## simple and accurate phase estimation of harmonics in a signal?

Started by 3 years ago16 replieslatest reply 3 years ago260 views

I'm trying to model each of the harmonics of a fundamental carrier as a sine wave with an accurate amplitude and phase.

I know certain windows can be used to extract the amplitude accurately. But what about phase?

Are there any simple techniques to extract the phase of a harmonic more accurately than just taking an FFT and computing atan(imag/real)?

[ - ]

I suppose the question is how accurately do you know or can you measure the frequency of the fundamental carrier?  If you know that then cross-correlation (windowed) of generated sin/cos waves can probably give you a better answer.  It is like a discrete DFT at specific frequencies.  The frequencies do not have to be on exact multiples like a true DFT. There are several ways to do this.  Some fairly clever.  The sliding DFT architecture comes to mind.  Brute force approach uses long correlation tables.

Its been over 30 years ago now that we measured received waveforms this way in an airborne geophysical instrument design.  Processing was done by the 80286 CPU pushing A/D data at 8 MHz (remember the "out string" instruction?) onto several parallel cards each with sin/cos LSI multiply-accumulators and SRAM lookup tables holding the cross coefficients.  Crazy to even think about now.  We could get the in-phase/quadrature measurements accurate to within 1 PPM.  However, the system ran synchronously and we used synchronous detection so the frequency match was exact.

If you don't have the ability to lock your sample rate to some known frequency relationship of your fundamental then can you measure it very accurately?  There is a paper from IEEE DSP Tip and Tricks which covers frequency estimation from an FFT.  The harmonic tables could be derived from that measurement.
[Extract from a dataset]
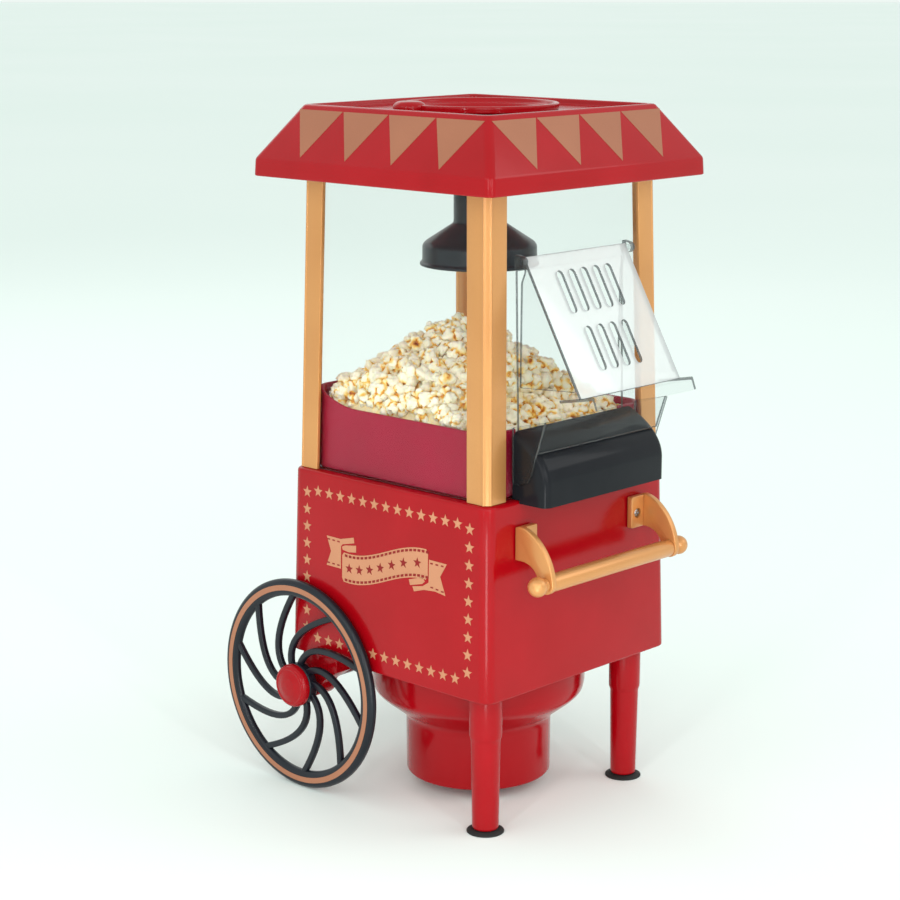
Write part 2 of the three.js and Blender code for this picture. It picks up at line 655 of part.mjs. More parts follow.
function measuringCup() {
  const { rest, radius, throat, low, tabRadius, tabHeight, tabOut, tabAngle } = CUP;
  const bowl = turned([[0, low], [30, low], [throat, rest - 2.6], [throat, rest], [radius, rest],
    [radius, rest + 3.4], [radius - 0.8, rest + 4.4], [radius - 2.4, rest + 4.4], [radius - 3, rest + 2],
    [throat - 2, rest + 2], [throat - 2, rest - 1.6], [29, low + 2], [0, low + 2]], SEGMENTS);
  const tab = turned([[0, rest], [tabRadius, rest], [tabRadius, rest + tabHeight - 2.4],
    [tabRadius - 2, rest + tabHeight - 0.5], [0, rest + tabHeight]], 20);
  tab.translate(tabOut * Math.cos(tabAngle), tabOut * Math.sin(tabAngle), 0);
  return join(bowl, tab);
}

function buildRoof() {
  add(cart, 'roof_canopy', roofCanopy(), red);
  add(cart, 'roof_ceiling', roofCeiling(), red);
  add(cart, 'feed_funnel', feedFunnel(), black);
  add(cart, 'feed_bell', feedBell(), black);
  add(cart, 'measuring_cup', measuringCup(), red);
}

// ---------------------------------------------------------------- wheels and axle
function axleBracket() {
  const { y, z, hole } = AXLE;
  const top = BASE.low + GAP;
  const shape = new THREE.Shape();
  shape.moveTo(y - 25, top);
  shape.lineTo(y - 25, 81);
  shape.lineTo(y - 13, 73);
  shape.absarc(y, z, 11, Math.PI, Math.PI * 2, false);
  shape.lineTo(y + 6, top);
  return cut(sideways(shape, -7, 7, 5), alongX(rod(hole, -9, 9, 16)).translate(0, y, z));
}

// One swept spoke lying in the XY plane, from the hub out along +X.
function spoke() {
  const { rimInner, spokeWidth } = WHEEL;
  const spine = new THREE.QuadraticBezierCurve(
    new THREE.Vector2(2.5, 9.5), new THREE.Vector2(20, 31.5), new THREE.Vector2(rimInner + 2, -0.5));
  const steps = 4;
  const left = [];
  const right = [];
  for (let i = 0; i <= steps; i += 1) {
    const point = spine.getPoint(i / steps);
    const across = spine.getTangent(i / steps).rotateAround(new THREE.Vector2(), Math.PI / 2);
    left.push(point.clone().addScaledVector(across, spokeWidth / 2));
    right.push(point.clone().addScaledVector(across, -spokeWidth / 2));
  }
  const outline = new THREE.Shape([...right, ...left.reverse()]);
  return new THREE.ExtrudeGeometry(outline, { depth: 3.8, bevelEnabled: false });
}

// The wheel lies flat about Z here, with its outer face up; z is the distance out from the middle.
function wheel() {
  const { radius, rimInner, inner, outer, hubRadius, hubInner, hubOuter, spokes } = WHEEL;
  const rim = turnedRing([[rimInner, inner + 0.6], [radius - 1.4, inner], [radius, inner + 1.4],
    [radius, outer - 1.8], [radius - 2, outer], [rimInner + 1, outer]], 36);
  const hub = rod(hubRadius, hubInner, hubOuter, 16);
  const arms = [];
  for (let i = 0; i < spokes; i += 1) {
    arms.push(spoke().rotateZ(i * 2 * Math.PI / spokes).translate(0, 0, inner + 1.1));
  }
  return cut(join(rim, hub, ...arms), rod(AXLE.hole, hubInner - 1, hubOuter + 1, 12));
}

function hubCap() {
  const { radius, face } = CAP;
  return turned([[0, face + 6.2], [9.4, face + 3.4], [radius - 2, face], [radius, face],
    [radius, face + 2.4], [radius - 1.8, face + 5], [8.2, face + 7], [0, face + 8]], 20);
}

function pushNut() {
  return turnedRing([[AXLE.radius + 0.2, 97.6], [7.5, 97.6], [7.5, 98.6], [AXLE.radius + 0.2, 98.6]], 16);
}

function buildWheels() {
  const axle = add(cart, 'wheel_axle', alongX(rod(AXLE.radius, -AXLE.half, AXLE.half, 16)), steel);
  axle.position.set(0, AXLE.y, AXLE.z);
  for (const [side, sign] of [['left', -1], ['right', 1]]) {
    add(cart, `${side}_axle_bracket`, axleBracket(), red).position.x = sign * 76.5;
    const group = new THREE.Group();
    group.position.set(0, AXLE.y, AXLE.z);
    group.rotation.set(0, sign * Math.PI / 2, 0);
    cart.add(group);
    // Seen from its own outer side, each wheel's spokes sweep the same way as they leave the hub.
    const disc = add(group, `${side}_wheel`, wheel(), black);
    disc.rotation.z = sign * SPOKE_START;
    add(group, `${side}_hub_cap`, hubCap(), red);
    add(group, `${side}_push_nut`, pushNut(), steel);
  }
}

// ---------------------------------------------------------------- switch and cord gland
function switchBezel() {
  const face = baseHalf(SWITCH.z) + 0.6;
  const plate = box(-9, 9, face, face + 2.4, -12, 12);
  const body = box(-5.8, 5.8, face - 12, face + 1, -8.8, 8.8);
  const pocket = box(-5, 5, face - 5, face + 4, -8, 8);
  return cut(join(plate, body), pocket);
}

// The rocker about its own pivot, level; it rests tipped to the off side.
function switchRocker() {
  const shape = polygon([[-2.4, -6.6], [3.4, -7.2], [2.4, 0], [3.4, 7.2], [-2.4, 6.6]]);
  return sideways(shape, -4.5, 4.5);
}

function cordGland() {
  const face = baseHalf(GLAND.z) + 0.5;
  return alongY(turnedRing([[3.2, face - 6], [5, face - 6], [5, face], [8.5, face], [8.5, face + 1.4],
    [6, face + 4.5], [3.2, face + 4.5]], 18));
}

function buildElectrics() {
  const face = baseHalf(SWITCH.z) + 0.6;
  add(cart, 'switch_bezel', switchBezel(), black).position.set(SWITCH.x, 0, SWITCH.z);
  const rocker = add(cart, 'switch_rocker', switchRocker(), red);
  rocker.position.set(SWITCH.x, face, SWITCH.z);
  rocker.rotation.x = THREE.MathUtils.degToRad(7);
  add(cart, 'cord_gland', cordGland(), black).position.set(GLAND.x, 0, GLAND.z);
}

buildBase();
buildAirPath();
buildBowl();
buildCabin();
buildChute();
buildHandle();
buildRoof();
buildWheels();
buildElectrics();

// The origin is on the floor, midway between the flap's grip at the front and the wheels' backs.
const extent = new THREE.Box3().setFromObject(cart, true);
cart.position.y = -Math.round((extent.min.y + extent.max.y) * 5) / 10;

export default cart;
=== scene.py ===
import math
import random

import bmesh
import bpy
from mathutils import Matrix, Vector, noise


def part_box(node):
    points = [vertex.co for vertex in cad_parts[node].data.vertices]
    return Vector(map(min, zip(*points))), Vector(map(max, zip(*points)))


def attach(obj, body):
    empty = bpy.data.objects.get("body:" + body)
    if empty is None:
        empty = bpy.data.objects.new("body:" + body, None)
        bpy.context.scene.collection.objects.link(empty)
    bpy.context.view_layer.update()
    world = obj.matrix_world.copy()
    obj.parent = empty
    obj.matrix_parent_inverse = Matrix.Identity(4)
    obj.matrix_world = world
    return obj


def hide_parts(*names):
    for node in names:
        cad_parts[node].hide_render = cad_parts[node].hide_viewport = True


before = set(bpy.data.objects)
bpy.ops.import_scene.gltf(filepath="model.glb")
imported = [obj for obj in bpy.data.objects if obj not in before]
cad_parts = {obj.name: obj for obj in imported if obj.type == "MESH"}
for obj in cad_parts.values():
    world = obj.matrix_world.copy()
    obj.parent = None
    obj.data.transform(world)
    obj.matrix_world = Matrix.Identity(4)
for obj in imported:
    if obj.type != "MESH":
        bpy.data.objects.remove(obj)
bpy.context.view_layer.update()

MM = 0.001
QUARTER = math.pi / 2
SIDES = (("left", -1), ("right", 1))


# ---- places taken from the frame
def span(node, axis):
    """Lowest and highest value of a CAD node along an axis, in millimetres."""
    low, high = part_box(node)
    return low[axis] / MM, high[axis] / MM


def middle(node, axis):
    low, high = span(node, axis)
    return (low + high) / 2


Y0 = middle("roof_canopy", 1)                      # the cabin's middle, front to back
BASE_LOW, BASE_TOP = span("base_housing", 2)
BASE_HALF_LOW = span("base_housing", 0)[1]
BASE_HALF_TOP = BASE_HALF_LOW - 2.8
ROOF_LOW, ROOF_TOP = span("roof_canopy", 2)
ROOF_HALF = span("roof_canopy", 0)[1]
ROOF_CREASE = ROOF_LOW + 11
ROOF_CREASE_HALF = ROOF_HALF - 0.5
ROOF_TOP_HALF = ROOF_HALF - 22.9
POST_CORNER = 83.8                                 # outer corner of the posts at the deck
PANE_HALF = 80.4                                   # outer face of the windows at the deck
PANE_THICK = 2.0
CABIN_LOW, CABIN_TOP = span("front_left_post", 2)
LEAN = 0.0222                                      # lean of the posts and windows per mm of height
AXLE_Y, AXLE_Z = middle("wheel_axle", 1), middle("wheel_axle", 2)
WHEEL_RADIUS = (span("left_wheel", 2)[1] - span("left_wheel", 2)[0]) / 2
HINGE_Y, HINGE_Z = middle("left_hinge_pin", 1), middle("left_hinge_pin", 2)
FLAP_ANGLE = math.radians(29.5)
BAR_Y, BAR_Z = middle("handle_bar", 1), middle("handle_bar", 2)
LEG_X, LEG_Y = middle("front_right_leg", 0), middle("front_right_leg", 1)


# ---- material helpers
def new_material(name):
    material = bpy.data.materials.new(name)
    material.use_nodes = True
    return material, material.node_tree.nodes, material.node_tree.links


def rgb(red, green, blue):
    """An sRGB colour given as 0 to 255 numbers, as linear values."""
    def linear(value):
        value /= 255
        return value / 12.92 if value <= 0.04045 else ((value + 0.055) / 1.055) ** 2.4
    return (linear(red), linear(green), linear(blue), 1.0)


def set_inputs(node, **values):
    """Sets a node's sockets; an underscore in a name stands for a space."""
    for name, value in values.items():
        node.inputs[name.replace("_", " ")].default_value = value


def noise_value(nodes, links, scale, detail, roughness=0.5):
    """Noise from 0 to 1 over the object's own coordinates."""
    place = nodes.new("ShaderNodeTexCoord")
    texture = nodes.new("ShaderNodeTexNoise")
    set_inputs(texture, Scale=scale, Detail=detail, Roughness=roughness)
    links.new(place.outputs["Object"], texture.inputs["Vector"])
    return texture.outputs["Fac"]


def ramp(nodes, links, source, low, high, first, last):
    """A colour that goes from first, where the source is low, to last, where it is high."""
    node = nodes.new("ShaderNodeValToRGB")
    for stop, position, shade in zip(node.color_ramp.elements, (low, high), (first, last)):
        stop.position = position
        stop.color = shade
    links.new(source, node.inputs["Fac"])
    return node.outputs["Color"]


def value_range(nodes, links, source, low, high):
    node = nodes.new("ShaderNodeMapRange")
    set_inputs(node, To_Min=low, To_Max=high)
    links.new(source, node.inputs["Value"])
    return node.outputs["Result"]


def bump(nodes, links, source, strength, distance=0.0004):
    """Lifts the surface by a noise; distance is in metres."""
    lift = nodes.new("ShaderNodeBump")
    set_inputs(lift, Strength=strength, Distance=distance)
    links.new(source, lift.inputs["Height"])
    links.new(lift.outputs["Normal"], nodes["Principled BSDF"].inputs["Normal"])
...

Another way for an ongoing measurement is to lock a digital PLL to the fundamental frequency (might have to tightly filter it, then Hilbert transform).  This can be very, very accurate.  Then you can use the PLL's NCO (or a Fractionally Derived NCO, another good subject) to drive a Farrow filter (assuming that your total signal band-width is limited).  I've used a Farrow filter design that was good out to almost Fs/4.  Regardless, you need a Farrow filter that is appropriate for your bandwidth.  The metrics from the PLL will tell you the accuracy and stability of the fundamental measurement.  The output from the Farrow filter will have the harmonics on exact frequencies so again sliding DFTs or long windowed cross correlations will give the mag/phase measurements.  Really depends on how frequency stable your signal is.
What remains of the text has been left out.